Candidate for D.C. Council Chairman Taken to the Woodshed

Union leaders often have a blind eye when it comes to corruption in their own ranks, but they are quick to punish the smallest faux pas, spoken or written, when it comes to perceived acts of disloyalty from political allies.  Just ask Washington, D.C. Council Member Vincent C. Gray.  Gray, a Democrat, a first-term representative of the city’s Ward 7, is running for council chairman.  Not long ago he had begun passing out 15,000 campaign leaflets at Metrorail stops and meet-and-greet encounters.  The leaflets, which carried a page of endorsements from ward Democrats, business organizations and unions, seemed innocuous enough.  The problem was what they didn’t contain:  a union logo.  That’s because the leaflets weren’t union-printed.  That, in the world of organized labor, is a political no-no.  

 

Union spokesmen were quick to demand an apology from Gray.  Joslyn N. Williams, president of the Metropolitan Washington Council of the AFL-CIO, which represents some 150,000 workers, called Gray on August 23 to complain, noted Rick Powell, the union’s political coordinator.  “It’s frowned on for politicians asking for union support not to have union labor associated with their campaign literature,” Powell said.  “We take him at his word that it was a mistake.”  Gray’s opponent, Council Member Kathy Patterson, who represents Ward 3, wasn’t one to let pass a political opportunity either.  Patterson quickly issued a statement hammering Gray for his oversight.  “Asking for labor’s support [and] then walking away from labor is just one more inconsistency for Mr.

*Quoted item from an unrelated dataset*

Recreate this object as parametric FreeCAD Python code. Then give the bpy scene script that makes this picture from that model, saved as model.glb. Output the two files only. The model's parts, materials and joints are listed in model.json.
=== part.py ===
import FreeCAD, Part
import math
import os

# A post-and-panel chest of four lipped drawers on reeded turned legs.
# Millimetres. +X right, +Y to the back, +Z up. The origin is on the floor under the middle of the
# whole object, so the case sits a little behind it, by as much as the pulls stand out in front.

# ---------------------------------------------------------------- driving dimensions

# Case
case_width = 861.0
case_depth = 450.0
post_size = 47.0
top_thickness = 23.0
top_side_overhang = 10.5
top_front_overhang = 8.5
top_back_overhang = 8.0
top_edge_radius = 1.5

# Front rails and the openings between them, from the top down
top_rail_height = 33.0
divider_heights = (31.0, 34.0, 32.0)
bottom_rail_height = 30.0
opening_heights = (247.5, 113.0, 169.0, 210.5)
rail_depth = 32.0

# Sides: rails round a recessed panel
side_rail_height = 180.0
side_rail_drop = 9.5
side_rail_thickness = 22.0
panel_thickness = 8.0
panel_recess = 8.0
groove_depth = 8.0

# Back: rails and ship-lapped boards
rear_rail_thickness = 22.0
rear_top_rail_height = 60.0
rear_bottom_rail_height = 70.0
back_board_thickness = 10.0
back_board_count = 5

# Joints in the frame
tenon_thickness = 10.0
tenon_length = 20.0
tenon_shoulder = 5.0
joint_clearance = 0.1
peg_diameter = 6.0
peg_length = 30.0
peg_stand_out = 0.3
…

Gray,” she said.  Patterson, a third-term council member, is locked with Gray in a tight race for the Democratic primary to be held on September 12. 

 

Gray already has shown union leaders a remarkable capacity to “grow.”  In August, he held a news conference to display his range of supporters, unions included.  An hour before the event, Michael Smiley, treasurer of Service Employees International Union Local 722, requested that the event be moved from the National Press Club Building to the nearby Hotel Washington in honor of a picket set up at the club by the regional affiliate of the United Brotherhood of Carpenters and Joiners.  Gray obliged him, no questions asked.  Smiley expressed his appreciation for the quick response, but warned that he expected similar cooperation with respect to leafleting.  “I will impress upon his campaign how important it is,” Smiley said.  One wonders why unions aren’t this vigilant about policing their own members when it comes to outright illegal acts.  (Washington Post, 8/25/06).